*LISTED RECORDS*
════

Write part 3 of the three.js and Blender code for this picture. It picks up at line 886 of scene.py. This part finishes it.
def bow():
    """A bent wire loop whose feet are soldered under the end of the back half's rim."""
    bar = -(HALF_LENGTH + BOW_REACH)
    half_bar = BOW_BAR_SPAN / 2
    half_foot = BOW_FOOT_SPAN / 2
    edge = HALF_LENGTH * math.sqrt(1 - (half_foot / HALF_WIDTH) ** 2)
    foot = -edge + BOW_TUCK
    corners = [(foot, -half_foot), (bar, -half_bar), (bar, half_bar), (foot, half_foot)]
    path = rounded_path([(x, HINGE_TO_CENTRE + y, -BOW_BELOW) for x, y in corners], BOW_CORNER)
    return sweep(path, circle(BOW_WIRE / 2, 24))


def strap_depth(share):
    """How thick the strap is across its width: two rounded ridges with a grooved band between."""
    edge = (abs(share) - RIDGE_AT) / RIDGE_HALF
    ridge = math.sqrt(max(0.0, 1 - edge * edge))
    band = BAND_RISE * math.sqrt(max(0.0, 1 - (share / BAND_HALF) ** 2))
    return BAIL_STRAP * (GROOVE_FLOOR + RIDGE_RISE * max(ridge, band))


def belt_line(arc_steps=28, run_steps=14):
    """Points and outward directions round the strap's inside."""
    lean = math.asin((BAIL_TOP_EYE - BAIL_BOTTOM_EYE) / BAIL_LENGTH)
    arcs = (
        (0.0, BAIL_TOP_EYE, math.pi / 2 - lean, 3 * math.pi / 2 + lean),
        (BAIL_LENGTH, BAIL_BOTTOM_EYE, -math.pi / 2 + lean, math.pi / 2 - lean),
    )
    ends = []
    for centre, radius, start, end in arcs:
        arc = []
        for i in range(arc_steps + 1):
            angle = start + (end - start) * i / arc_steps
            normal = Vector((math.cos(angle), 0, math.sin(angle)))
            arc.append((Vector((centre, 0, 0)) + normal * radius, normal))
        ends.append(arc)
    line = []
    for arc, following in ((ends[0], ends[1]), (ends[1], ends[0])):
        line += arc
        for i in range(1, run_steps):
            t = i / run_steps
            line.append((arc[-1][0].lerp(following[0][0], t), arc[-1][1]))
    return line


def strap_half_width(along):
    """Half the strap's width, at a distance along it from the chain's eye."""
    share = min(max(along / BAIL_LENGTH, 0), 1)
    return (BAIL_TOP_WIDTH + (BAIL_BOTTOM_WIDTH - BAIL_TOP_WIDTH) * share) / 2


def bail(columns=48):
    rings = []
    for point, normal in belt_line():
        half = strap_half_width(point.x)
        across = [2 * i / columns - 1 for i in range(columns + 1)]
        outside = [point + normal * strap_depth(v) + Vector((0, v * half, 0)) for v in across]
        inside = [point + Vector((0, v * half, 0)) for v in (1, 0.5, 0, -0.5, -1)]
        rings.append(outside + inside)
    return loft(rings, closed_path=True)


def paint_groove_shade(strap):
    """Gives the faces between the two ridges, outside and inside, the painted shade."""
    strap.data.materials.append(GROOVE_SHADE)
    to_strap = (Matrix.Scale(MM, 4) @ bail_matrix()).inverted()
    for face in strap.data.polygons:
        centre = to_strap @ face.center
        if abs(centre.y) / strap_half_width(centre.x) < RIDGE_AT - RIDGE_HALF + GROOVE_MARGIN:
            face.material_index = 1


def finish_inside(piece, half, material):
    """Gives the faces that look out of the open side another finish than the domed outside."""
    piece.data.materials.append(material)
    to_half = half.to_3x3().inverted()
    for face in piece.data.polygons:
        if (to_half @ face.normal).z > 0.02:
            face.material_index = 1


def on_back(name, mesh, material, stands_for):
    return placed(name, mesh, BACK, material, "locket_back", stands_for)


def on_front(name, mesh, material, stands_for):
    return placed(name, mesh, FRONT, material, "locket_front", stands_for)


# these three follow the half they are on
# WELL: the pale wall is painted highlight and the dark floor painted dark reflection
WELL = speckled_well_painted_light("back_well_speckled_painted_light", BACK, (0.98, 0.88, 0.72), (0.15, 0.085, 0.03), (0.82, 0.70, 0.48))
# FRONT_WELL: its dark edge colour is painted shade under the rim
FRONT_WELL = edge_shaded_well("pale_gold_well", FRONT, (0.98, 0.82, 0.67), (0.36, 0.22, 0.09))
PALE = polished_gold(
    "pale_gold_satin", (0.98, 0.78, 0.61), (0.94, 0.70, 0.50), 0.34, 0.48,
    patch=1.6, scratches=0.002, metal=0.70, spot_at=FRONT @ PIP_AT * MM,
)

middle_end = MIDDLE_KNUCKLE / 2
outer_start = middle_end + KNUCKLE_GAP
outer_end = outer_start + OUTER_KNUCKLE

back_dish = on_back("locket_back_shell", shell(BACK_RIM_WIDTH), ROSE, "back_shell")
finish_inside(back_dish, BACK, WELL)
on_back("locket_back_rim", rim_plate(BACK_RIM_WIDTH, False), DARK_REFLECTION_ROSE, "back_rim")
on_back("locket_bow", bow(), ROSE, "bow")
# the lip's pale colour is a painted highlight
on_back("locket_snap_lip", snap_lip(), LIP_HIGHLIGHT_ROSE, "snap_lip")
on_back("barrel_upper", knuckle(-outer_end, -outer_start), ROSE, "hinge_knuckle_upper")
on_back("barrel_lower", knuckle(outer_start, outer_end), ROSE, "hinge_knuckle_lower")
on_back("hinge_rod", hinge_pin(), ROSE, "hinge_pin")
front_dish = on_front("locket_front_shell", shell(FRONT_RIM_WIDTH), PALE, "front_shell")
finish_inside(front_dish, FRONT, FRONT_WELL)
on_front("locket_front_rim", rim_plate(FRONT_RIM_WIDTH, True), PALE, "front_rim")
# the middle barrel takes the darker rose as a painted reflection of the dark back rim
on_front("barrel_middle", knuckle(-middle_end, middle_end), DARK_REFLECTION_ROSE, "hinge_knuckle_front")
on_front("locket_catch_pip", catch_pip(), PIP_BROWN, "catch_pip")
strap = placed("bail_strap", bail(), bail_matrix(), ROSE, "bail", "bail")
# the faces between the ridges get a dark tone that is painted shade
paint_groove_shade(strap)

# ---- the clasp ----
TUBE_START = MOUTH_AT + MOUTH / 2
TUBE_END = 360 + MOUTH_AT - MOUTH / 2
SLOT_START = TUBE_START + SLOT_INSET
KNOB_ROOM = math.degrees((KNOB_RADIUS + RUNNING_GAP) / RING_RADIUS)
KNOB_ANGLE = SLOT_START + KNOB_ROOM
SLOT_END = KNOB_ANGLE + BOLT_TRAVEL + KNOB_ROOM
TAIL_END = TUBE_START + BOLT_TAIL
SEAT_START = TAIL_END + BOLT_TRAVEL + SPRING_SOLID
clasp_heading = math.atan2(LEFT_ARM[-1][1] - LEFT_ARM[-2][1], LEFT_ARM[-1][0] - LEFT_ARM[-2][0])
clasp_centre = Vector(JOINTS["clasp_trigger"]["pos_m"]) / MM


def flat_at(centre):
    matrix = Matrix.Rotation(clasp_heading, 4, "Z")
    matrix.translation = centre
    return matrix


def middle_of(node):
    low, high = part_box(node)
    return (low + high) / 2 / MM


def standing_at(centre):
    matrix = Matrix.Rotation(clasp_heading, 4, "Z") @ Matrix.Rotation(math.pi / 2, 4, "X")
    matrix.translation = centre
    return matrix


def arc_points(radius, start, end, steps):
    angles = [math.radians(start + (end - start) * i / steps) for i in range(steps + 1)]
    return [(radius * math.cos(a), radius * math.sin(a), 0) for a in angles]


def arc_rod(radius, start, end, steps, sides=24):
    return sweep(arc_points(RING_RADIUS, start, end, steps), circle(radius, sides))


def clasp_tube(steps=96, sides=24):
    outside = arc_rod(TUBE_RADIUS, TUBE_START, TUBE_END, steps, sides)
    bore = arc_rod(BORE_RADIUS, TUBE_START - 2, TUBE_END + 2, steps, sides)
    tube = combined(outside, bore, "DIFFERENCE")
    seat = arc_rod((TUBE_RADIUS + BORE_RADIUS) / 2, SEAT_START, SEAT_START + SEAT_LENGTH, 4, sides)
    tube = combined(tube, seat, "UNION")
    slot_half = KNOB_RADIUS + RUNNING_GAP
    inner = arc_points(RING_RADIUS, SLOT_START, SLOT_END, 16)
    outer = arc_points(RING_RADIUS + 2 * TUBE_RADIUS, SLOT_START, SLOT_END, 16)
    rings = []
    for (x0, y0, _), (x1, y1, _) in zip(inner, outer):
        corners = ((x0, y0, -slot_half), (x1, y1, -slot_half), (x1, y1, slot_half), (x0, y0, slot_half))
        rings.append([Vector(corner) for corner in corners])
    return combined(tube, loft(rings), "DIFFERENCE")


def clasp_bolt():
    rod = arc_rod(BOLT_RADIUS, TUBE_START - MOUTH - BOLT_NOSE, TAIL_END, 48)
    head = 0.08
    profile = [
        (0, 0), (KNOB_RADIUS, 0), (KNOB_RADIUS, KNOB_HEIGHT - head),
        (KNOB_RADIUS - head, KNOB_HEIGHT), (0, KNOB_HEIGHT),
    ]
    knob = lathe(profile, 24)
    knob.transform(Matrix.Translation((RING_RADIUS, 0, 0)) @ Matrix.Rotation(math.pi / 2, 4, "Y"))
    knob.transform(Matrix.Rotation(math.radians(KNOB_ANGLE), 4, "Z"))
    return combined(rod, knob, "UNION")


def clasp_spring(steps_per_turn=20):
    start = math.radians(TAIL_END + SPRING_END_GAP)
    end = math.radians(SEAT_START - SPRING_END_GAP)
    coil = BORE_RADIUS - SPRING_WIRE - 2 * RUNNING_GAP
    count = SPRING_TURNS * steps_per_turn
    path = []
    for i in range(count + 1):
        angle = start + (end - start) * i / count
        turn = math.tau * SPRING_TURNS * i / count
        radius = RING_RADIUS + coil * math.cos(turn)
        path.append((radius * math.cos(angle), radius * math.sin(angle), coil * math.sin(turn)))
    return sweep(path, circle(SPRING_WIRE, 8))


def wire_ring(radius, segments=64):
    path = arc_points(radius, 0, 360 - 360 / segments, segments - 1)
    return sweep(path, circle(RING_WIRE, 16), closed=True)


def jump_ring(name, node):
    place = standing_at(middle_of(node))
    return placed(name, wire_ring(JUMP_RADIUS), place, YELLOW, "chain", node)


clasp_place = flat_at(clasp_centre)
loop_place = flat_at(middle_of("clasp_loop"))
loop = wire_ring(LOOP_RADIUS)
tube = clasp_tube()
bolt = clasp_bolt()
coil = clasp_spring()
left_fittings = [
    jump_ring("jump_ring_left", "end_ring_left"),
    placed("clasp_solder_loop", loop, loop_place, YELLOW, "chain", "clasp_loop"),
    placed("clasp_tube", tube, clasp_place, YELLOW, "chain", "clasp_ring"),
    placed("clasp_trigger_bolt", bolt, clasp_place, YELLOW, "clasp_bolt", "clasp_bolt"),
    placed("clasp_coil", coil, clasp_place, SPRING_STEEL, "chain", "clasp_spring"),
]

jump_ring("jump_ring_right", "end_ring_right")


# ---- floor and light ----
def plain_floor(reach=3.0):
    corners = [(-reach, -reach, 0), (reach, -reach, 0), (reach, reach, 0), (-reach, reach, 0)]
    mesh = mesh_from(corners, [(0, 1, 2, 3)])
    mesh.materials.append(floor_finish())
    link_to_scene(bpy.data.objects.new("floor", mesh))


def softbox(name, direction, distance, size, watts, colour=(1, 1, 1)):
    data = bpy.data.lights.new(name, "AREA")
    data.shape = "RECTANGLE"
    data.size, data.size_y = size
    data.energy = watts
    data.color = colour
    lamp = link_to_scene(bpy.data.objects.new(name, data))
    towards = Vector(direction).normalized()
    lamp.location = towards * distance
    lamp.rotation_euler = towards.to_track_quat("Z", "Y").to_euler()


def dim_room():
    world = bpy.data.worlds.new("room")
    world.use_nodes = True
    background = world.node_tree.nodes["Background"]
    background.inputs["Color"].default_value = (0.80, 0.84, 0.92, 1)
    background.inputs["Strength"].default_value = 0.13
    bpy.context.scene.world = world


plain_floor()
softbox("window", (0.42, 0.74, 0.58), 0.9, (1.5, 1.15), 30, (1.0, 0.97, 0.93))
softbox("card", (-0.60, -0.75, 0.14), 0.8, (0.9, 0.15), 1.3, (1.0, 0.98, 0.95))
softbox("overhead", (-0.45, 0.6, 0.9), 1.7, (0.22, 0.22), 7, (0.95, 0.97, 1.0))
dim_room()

════

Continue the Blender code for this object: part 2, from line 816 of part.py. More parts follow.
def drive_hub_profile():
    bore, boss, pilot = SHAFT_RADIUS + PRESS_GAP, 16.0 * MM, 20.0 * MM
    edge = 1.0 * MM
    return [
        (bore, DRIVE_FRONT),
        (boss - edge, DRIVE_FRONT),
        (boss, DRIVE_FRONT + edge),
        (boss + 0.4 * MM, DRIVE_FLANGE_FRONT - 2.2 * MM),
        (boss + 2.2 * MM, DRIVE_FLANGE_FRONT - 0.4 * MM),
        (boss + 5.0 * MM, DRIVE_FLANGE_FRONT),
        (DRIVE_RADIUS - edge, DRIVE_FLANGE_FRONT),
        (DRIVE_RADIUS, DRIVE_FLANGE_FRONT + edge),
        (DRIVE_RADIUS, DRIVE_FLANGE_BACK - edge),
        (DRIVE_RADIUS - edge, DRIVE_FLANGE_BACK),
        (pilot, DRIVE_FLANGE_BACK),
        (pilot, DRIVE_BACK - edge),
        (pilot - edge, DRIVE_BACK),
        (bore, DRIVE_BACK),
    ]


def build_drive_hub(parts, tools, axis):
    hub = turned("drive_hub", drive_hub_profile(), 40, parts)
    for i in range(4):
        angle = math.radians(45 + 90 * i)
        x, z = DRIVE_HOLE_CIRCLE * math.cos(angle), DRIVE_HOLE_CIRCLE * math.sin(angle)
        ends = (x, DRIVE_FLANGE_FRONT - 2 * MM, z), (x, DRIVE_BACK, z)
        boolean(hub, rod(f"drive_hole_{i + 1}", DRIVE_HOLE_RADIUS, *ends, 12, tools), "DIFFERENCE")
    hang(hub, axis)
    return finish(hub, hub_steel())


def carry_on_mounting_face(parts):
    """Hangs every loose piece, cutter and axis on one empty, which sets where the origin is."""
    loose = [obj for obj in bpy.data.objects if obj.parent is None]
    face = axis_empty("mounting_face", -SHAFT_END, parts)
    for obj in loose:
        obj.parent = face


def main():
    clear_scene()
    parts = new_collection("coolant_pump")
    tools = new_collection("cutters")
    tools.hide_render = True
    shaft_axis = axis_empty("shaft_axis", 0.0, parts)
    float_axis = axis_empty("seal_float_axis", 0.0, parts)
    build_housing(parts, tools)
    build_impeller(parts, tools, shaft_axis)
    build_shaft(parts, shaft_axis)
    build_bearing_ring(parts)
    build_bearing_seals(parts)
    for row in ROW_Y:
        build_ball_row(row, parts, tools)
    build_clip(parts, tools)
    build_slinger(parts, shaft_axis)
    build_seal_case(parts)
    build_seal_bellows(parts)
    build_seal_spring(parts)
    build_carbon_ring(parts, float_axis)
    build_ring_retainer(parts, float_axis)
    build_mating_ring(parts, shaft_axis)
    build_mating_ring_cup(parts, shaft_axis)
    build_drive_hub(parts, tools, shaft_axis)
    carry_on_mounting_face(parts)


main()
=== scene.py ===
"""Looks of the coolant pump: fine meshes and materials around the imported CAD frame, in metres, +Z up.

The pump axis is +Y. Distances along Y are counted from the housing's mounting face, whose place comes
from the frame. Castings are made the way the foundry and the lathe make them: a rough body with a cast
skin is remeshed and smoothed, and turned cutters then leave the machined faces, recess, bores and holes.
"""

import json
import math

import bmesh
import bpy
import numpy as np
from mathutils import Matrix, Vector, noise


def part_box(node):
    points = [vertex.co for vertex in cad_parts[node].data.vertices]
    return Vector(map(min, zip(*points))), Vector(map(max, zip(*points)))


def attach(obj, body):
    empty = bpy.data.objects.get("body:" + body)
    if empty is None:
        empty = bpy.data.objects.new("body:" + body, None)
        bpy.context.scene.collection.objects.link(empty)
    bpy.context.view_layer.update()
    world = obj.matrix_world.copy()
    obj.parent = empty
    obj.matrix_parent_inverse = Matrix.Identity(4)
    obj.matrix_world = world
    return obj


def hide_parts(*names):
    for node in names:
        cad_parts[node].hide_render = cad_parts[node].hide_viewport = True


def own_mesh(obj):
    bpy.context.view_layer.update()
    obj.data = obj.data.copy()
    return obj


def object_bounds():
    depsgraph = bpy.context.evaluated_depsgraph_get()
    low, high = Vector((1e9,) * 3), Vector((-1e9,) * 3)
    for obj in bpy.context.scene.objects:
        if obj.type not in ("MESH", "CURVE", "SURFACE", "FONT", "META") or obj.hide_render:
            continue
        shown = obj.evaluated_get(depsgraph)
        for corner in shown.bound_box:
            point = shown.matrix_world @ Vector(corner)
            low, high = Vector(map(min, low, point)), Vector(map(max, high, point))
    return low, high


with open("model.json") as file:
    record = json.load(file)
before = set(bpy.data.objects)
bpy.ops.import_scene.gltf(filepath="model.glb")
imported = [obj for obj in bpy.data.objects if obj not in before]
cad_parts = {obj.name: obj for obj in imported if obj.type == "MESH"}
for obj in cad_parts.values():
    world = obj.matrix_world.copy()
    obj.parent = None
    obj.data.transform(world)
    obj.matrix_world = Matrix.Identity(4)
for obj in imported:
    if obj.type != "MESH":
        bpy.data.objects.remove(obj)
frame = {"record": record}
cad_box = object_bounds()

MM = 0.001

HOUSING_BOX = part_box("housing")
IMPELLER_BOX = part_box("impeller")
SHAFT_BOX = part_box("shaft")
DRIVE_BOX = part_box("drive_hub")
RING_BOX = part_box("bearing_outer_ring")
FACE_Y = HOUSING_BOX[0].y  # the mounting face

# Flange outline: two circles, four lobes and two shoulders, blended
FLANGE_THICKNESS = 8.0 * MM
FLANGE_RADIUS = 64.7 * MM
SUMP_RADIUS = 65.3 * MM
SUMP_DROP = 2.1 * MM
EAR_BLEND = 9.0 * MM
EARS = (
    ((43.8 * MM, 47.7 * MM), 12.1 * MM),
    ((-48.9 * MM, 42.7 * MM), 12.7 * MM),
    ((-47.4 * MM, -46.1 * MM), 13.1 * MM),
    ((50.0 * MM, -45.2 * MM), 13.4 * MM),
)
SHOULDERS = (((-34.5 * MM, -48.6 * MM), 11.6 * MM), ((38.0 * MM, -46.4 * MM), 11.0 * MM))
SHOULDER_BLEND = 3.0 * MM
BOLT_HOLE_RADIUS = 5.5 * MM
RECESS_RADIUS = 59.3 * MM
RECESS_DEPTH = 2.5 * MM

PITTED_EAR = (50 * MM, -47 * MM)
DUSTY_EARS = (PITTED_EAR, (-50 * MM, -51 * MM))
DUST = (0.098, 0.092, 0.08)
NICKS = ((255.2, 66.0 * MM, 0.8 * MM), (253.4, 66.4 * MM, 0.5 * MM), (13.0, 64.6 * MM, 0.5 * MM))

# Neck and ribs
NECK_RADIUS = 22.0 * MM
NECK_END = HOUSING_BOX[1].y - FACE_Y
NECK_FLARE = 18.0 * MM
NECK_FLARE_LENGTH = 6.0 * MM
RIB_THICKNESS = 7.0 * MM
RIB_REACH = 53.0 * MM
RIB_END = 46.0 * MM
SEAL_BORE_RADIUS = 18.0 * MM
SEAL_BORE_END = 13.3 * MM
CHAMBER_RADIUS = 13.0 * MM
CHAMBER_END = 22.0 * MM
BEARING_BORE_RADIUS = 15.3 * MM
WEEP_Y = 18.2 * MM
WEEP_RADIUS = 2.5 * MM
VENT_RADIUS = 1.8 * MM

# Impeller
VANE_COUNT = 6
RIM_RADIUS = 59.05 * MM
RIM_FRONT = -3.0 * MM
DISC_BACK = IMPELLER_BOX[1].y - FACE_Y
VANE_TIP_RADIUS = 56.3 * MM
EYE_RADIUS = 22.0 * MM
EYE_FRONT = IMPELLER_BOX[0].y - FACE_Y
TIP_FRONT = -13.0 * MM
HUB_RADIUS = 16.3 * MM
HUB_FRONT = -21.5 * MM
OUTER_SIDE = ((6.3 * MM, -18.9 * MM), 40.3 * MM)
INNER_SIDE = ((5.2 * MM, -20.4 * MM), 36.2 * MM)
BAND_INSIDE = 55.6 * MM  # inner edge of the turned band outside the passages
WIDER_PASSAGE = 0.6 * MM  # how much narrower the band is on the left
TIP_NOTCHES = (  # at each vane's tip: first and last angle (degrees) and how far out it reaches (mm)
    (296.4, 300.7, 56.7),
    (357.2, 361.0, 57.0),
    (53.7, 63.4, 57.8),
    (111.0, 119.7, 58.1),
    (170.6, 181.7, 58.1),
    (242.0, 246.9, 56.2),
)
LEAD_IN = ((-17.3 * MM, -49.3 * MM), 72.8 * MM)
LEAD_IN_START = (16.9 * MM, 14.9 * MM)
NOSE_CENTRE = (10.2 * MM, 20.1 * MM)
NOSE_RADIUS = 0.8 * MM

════

*TASK PROMPT*
Your task is to retype the entries verbatim, starting with the line that holds "if obj.type not" and stopping after the line that holds "FACE_Y = HOUSING_BOX[0].y".

*REPLY*
        if obj.type not in ("MESH", "CURVE", "SURFACE", "FONT", "META") or obj.hide_render:
            continue
        shown = obj.evaluated_get(depsgraph)
        for corner in shown.bound_box:
            point = shown.matrix_world @ Vector(corner)
            low, high = Vector(map(min, low, point)), Vector(map(max, high, point))
    return low, high


with open("model.json") as file:
    record = json.load(file)
before = set(bpy.data.objects)
bpy.ops.import_scene.gltf(filepath="model.glb")
imported = [obj for obj in bpy.data.objects if obj not in before]
cad_parts = {obj.name: obj for obj in imported if obj.type == "MESH"}
for obj in cad_parts.values():
    world = obj.matrix_world.copy()
    obj.parent = None
    obj.data.transform(world)
    obj.matrix_world = Matrix.Identity(4)
for obj in imported:
    if obj.type != "MESH":
        bpy.data.objects.remove(obj)
frame = {"record": record}
cad_box = object_bounds()

MM = 0.001

HOUSING_BOX = part_box("housing")
IMPELLER_BOX = part_box("impeller")
SHAFT_BOX = part_box("shaft")
DRIVE_BOX = part_box("drive_hub")
RING_BOX = part_box("bearing_outer_ring")
FACE_Y = HOUSING_BOX[0].y  # the mounting face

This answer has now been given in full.